Und vielleicht verschwinden YouTube und Co.? Wenn wir das mal so weiterdenken, könnte es bedeuten, dass wieder mehr kleine, feine Webseiten entstehen. Bevor jemand seinen eigenen Kram bei YouTube hochlädt, was dann von irgendeinem großen Rechteinhaber auch noch fälschlicherweise beansprucht wird, macht man lieber seine eigene Webseite und lädt es dort hoch.

Bei den günstigen Webhosting-Tarifen wie zum Beispiel bei meinem Webhoster (Partnerlink) ist das gar nicht so ein kostspieliges Unterfangen. Damit könnte es gar dazu kommen, dass die Vielfalt wieder steigt. Denn der Medienmarkt wird eben nur noch durch einige wenige, große Player bestimmt. Insofern könnte vielleicht Artikel 13 dafür sorgen, dass Kreative um Plattformen einen Bogen machen. Warum auch nicht?

Quellen zum Nachlesen

Ja, es gibt jede Menge Informationsmaterial zur Urheberrechtsdirektive. So schreibt Rechtsanwalt Thomas Stadler darüber, dass Uploadfilter gar nicht das Ende der Fahnenstange sind. Auch Rechtsanwalt Christian Solmecke äußert sich dazu, was Artikel 13 nun bedeutet. Und so gibt es etliche Einlassungen zu dem Thema.

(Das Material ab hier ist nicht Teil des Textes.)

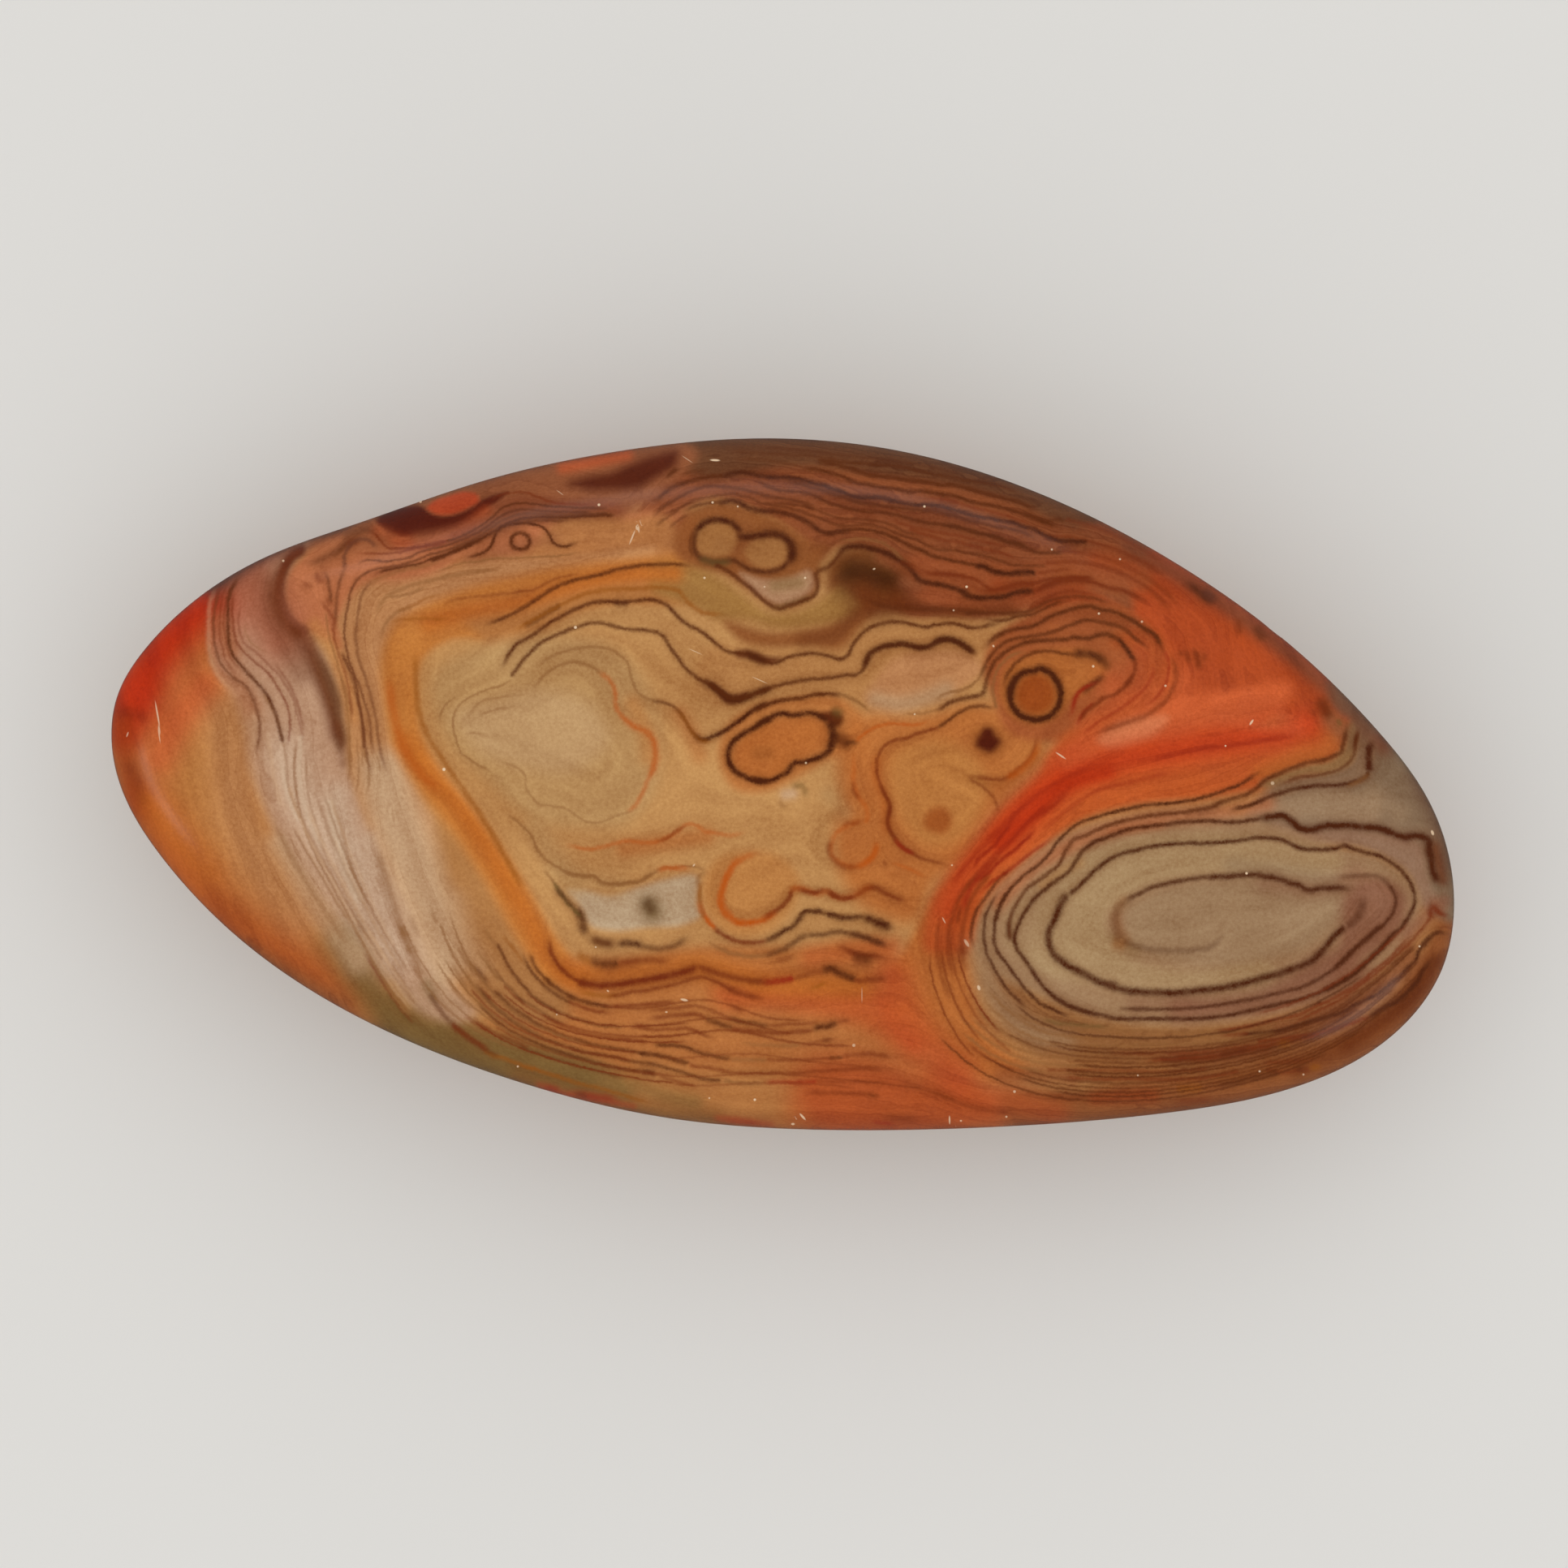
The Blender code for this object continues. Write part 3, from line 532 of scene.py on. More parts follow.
# Wide soft strokes over the zones: tone, half width, strength and points.
WASHES = [
    # left tip
    ("apricot", 34, 0.75, [(280, 880), (288, 950), (300, 1020), (330, 1080), (370, 1130)]),
    ("flame", 24, 0.7, [(252, 845), (222, 885), (196, 935)]),
    ("burnt_orange", 40, 0.95, [(178, 990), (213, 1055), (255, 1108), (308, 1155), (368, 1196), (420, 1228)]),
    ("scarlet", 46, 1.0, [(262, 735), (225, 770), (190, 812), (165, 860)]),
    ("scarlet", 24, 0.9, [(170, 850), (155, 905)]),
    ("brick", 20, 0.75, [(150, 895), (156, 945), (172, 990)]),
    # Darker tones along the lower left rim, the lower rim and the upper left corner: partly the stone's own
    # colour, partly painted shade where the dome falls away.
    ("dark_olive", 30, 0.9, [(425, 1160), (452, 1212), (500, 1266), (560, 1300)]),
    ("rim_olive", 20, 1.0, [(640, 1334), (720, 1360), (800, 1378), (880, 1388)]),
    ("corner_brown", 20, 1.0, [(285, 706), (320, 680), (352, 664)]),
    ("rim_rust", 14, 0.8, [(300, 1168), (350, 1198), (420, 1238)]),
    ("maroon", 9, 0.35, [(152, 878), (175, 882)]),
    ("maroon", 9, 0.3, [(160, 945), (176, 985)]),
    # flank
    ("mauve", 38, 0.9, [(305, 712), (326, 750), (345, 785)]),
    # A thin darker border along the upper left rim: partly the stone's own colour, partly painted shade where
    # the dome falls away.
    ("dusk", 13, 0.85, [(262, 722), (300, 696), (350, 668), (420, 645)]),
    ("salmon_brown", 14, 0.4, [(275, 780), (290, 830), (310, 870)]),
    ("ivory", 30, 0.7, [(352, 930), (372, 980), (400, 1030), (430, 1080), (460, 1130), (490, 1175)]),
    ("ivory", 16, 0.8, [(415, 980), (428, 1030), (448, 1080)]),
    ("ivory", 11, 0.7, [(455, 1035), (466, 1075), (480, 1120)]),
    ("dark_rust", 16, 0.45, [(332, 720), (338, 755), (352, 790), (372, 830)]),
    ("dark_rust", 11, 0.6, [(364, 680), (348, 700), (340, 722), (340, 745), (350, 766), (364, 780)]),
    ("dark_rust", 9, 0.6, [(366, 780), (380, 810), (394, 842), (404, 872), (412, 905)]),
    ("dark_rust", 8, 0.4, [(417, 895), (422, 920), (424, 940)]),
    ("marigold", 9, 0.6, [(388, 770), (406, 792), (418, 817), (430, 850), (435, 885)]),
    ("cream", 16, 0.6, [(345, 1040), (372, 1085), (405, 1135), (440, 1185)]),
    # cream and orange bands
    ("cream", 16, 0.3, [(560, 1110), (575, 1160), (590, 1190)]),
    ("sand", 16, 0.6, [(660, 1020), (690, 1070), (705, 1090)]),
    ("cream", 24, 0.6, [(466, 950), (484, 1030), (512, 1110), (545, 1190)]),
    ("orange", 13, 0.8, [(830, 706), (760, 709), (690, 726), (640, 742), (580, 752), (530, 768)]),
    ("orange", 15, 0.8, [(500, 915), (530, 955), (565, 995), (600, 1045), (630, 1095), (655, 1140),
        (680, 1185), (720, 1212)]),
    ("orange", 16, 0.7, [(700, 1202), (780, 1202), (860, 1192), (950, 1214), (1060, 1214)]),
    # upper left
    ("ember", 10, 0.6, [(466, 656), (480, 665), (508, 670), (532, 668), (556, 661), (580, 648), (598, 633)]),
    ("flame", 8, 0.7, [(694, 576), (740, 567), (772, 560)]),
    ("sienna", 8, 0.6, [(560, 672), (600, 652), (640, 636)]),
    # middle
    ("deep_brown", 27, 1.0, [(1050, 706), (1070, 710), (1092, 716)]),
    ("dark_rust", 24, 0.75, [(1066, 735), (1086, 746), (1105, 742)]),
    ("dark_rust", 9, 0.6, [(1105, 744), (1150, 752), (1200, 753), (1245, 750)]),
    ("olive", 9, 0.6, [(955, 722), (985, 718)]),
    ("dark_rust", 12, 0.5, [(990, 790), (1030, 780), (1052, 758)]),
    ("ivory", 7, 0.45, [(968, 979), (976, 978)]),
    ("dark_olive", 14, 0.8, [(800, 1116), (804, 1124)]),
    ("deep_brown", 8, 0.6, [(798, 1114), (802, 1120)]),
    ("rust", 10, 0.5, [(935, 928), (945, 928)]),
    ("tawny", 12, 0.6, [(770, 1045), (820, 1038), (870, 1030)]),
    ("coral", 14, 0.5, [(1000, 1180), (1060, 1172), (1100, 1165)]),
    # eye
    ("mauve_brown", 9, 0.35, [(1377, 1132), (1379, 1154)]),
    ("olive", 9, 0.35, [(1374, 1157), (1398, 1172)]),
    # red zone
    ("brick", 20, 0.4, [(1168, 1180), (1174, 1150), (1190, 1105)]),
    ("vermilion", 22, 0.5, [(1172, 1118), (1195, 1070), (1232, 1022), (1275, 980), (1325, 945)]),
    ("vermilion", 22, 0.8, [(1240, 1030), (1278, 990), (1325, 952), (1390, 934), (1460, 921), (1540, 908),
        (1612, 896)]),
    ("blood", 11, 0.8, [(1232, 1040), (1270, 1002), (1310, 968), (1365, 952)]),
    ("vermilion", 26, 0.45, [(1100, 1205), (1115, 1245), (1140, 1285), (1180, 1322)]),
    ("ember", 20, 0.5, [(1160, 1325), (1220, 1350), (1300, 1372)]),
    ("salmon_brown", 12, 0.7, [(1230, 1110), (1262, 1080), (1300, 1052), (1350, 1028), (1400, 1012),
        (1460, 1004), (1520, 998), (1560, 990)]),
    ("flame", 13, 0.55, [(1402, 805), (1398, 838), (1372, 866), (1338, 890)]),
    ("sienna", 12, 0.6, [(1735, 1162), (1755, 1137), (1770, 1117)]),
    ("eye_tan", 17, 0.7, [(1208, 1170), (1222, 1222), (1256, 1262), (1310, 1288)]),
    ("mauve_brown", 15, 0.5, [(1560, 1086), (1620, 1092), (1672, 1080)]),
    ("mauve_brown", 12, 0.4, [(1400, 1236), (1500, 1230), (1580, 1218), (1650, 1190)]),
    # Darker towards the upper right rim: partly the stone's own colour, partly painted shade where the dome
    # falls away.
    ("rim_mauve", 12, 0.75, [(1390, 676), (1460, 714), (1540, 768), (1600, 816), (1660, 872), (1705, 920)]),
    ("smoke", 16, 0.95, [(1752, 960), (1775, 1010), (1788, 1060)]),
    # rims
    ("dark_rust", 13, 0.8, [(1660, 1286), (1700, 1262), (1740, 1228), (1768, 1184)]),
    ("clay", 15, 0.6, [(1640, 1262), (1695, 1224), (1738, 1184)]),
    ("dark_rust", 14, 0.5, [(1600, 1318), (1660, 1290)]),
    ("dark_rust", 8, 0.7, [(1768, 1045), (1778, 1085)]),
    ("mauve_brown", 9, 0.6, [(1735, 1150), (1760, 1125), (1780, 1110)]),
    # small patches, all over the face
    ("grey_sand", 11, 0.7, [(1080, 862), (1105, 867), (1140, 860), (1165, 850)]),
    ("tawny", 10, 0.5, [(1058, 900), (1062, 940), (1074, 985)]),
    ("flame", 24, 0.55, [(1372, 846), (1410, 862), (1455, 842)]),
    ("orange", 22, 0.5, [(190, 990), (220, 1028), (258, 1072)]),
    ("pumpkin", 13, 0.45, [(780, 868), (796, 900), (800, 932)]),
    ("ginger", 12, 0.5, [(838, 880), (852, 905), (862, 930)]),
    ("dark_olive", 12, 0.55, [(785, 1338), (820, 1350), (856, 1358)]),
    ("sand", 16, 0.5, [(690, 1072), (720, 1084), (760, 1092)]),
    ("smoke", 13, 0.5, [(1640, 886), (1668, 915)]),
    ("clay", 9, 0.5, [(516, 664), (560, 656), (610, 636)]),
    ("maroon", 11, 0.25, [(560, 660), (600, 640), (650, 628), (720, 632)]),
    ("walnut", 13, 0.6, [(690, 1362), (760, 1376), (840, 1384), (940, 1390)]),
    ("sienna", 12, 0.6, [(1235, 1326), (1275, 1326), (1320, 1330)]),
    ("eye_tan", 16, 0.6, [(1262, 1160), (1268, 1120), (1290, 1085)]),
    ("pink_grey", 14, 0.4, [(1520, 1068), (1575, 1075), (1640, 1085)]),
    ("clay", 14, 0.6, [(395, 690), (430, 672), (470, 668)]),
    ("clay", 10, 0.5, [(580, 690), (625, 676), (680, 664)]),
    ("smoke", 14, 0.6, [(1655, 860), (1690, 895)]),
    ("brick", 12, 0.5, [(1230, 722), (1275, 727), (1330, 722)]),
    ("scarlet", 5, 0.4, [(665, 1338), (700, 1350)]),
    ("scarlet", 5, 0.35, [(705, 1349), (780, 1363)]),
    ("scarlet", 5, 0.35, [(885, 1378), (950, 1386)]),
    ("tan", 13, 0.55, [(1300, 1300), (1340, 1312), (1400, 1318), (1430, 1310)]),
    ("sienna", 10, 0.6, [(1450, 1298), (1500, 1302), (1560, 1292)]),
    ("clay", 12, 0.6, [(1580, 1268), (1620, 1256), (1660, 1235)]),
    ("ember", 9, 0.5, [(1350, 1352), (1420, 1350)]),
    ("clay", 9, 0.5, [(1300, 660), (1340, 664)]),
    ("ember", 10, 0.45, [(1350, 690), (1395, 700)]),
    ("sienna", 8, 0.6, [(1085, 688), (1104, 696)]),
    ("clay", 8, 0.6, [(1115, 718), (1130, 722)]),
    ("dark_rust", 7, 0.35, [(590, 668), (620, 656), (650, 642)]),
    ("honey", 7, 0.45, [(1285, 1090), (1300, 1078), (1330, 1063)]),
    ("salmon_brown", 12, 0.5, [(272, 765), (284, 800)]),
    ("belt", 16, 0.4, [(530, 1215), (560, 1240)]),
    ("honey", 9, 0.5, [(480, 1215), (498, 1240)]),
    ("sand", 12, 0.5, [(1022, 980), (1040, 1000)]),
    ("salmon_brown", 6, 0.5, [(1370, 1024), (1430, 1016)]),
    ("dove", 15, 0.5, [(1690, 975), (1722, 1002)]),
    ("walnut", 7, 0.5, [(1384, 1110), (1376, 1125), (1378, 1145), (1386, 1158)]),
    ("flame", 10, 0.5, [(1315, 938), (1345, 925)]),
    ("vermilion", 9, 0.5, [(1262, 998), (1280, 980)]),
]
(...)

Allerdings nicht so sehr von den Medien. Ich habe in den vergangenen Tagen nichts konkretes zum Artikel 13 von ARD und ZDF vernommen. Vielleicht ist das nur an mir vorbei geflutscht. Dann muss es aber so ein Larifari gewesen sein, das man gleich wieder vergisst. Artikel 13 ist nicht zu unterschätzen. Deshalb ist es sinnvoll, sich dazu umfangreich zu informieren. So auch bei Julia Reda aus dem europäischen Parlament.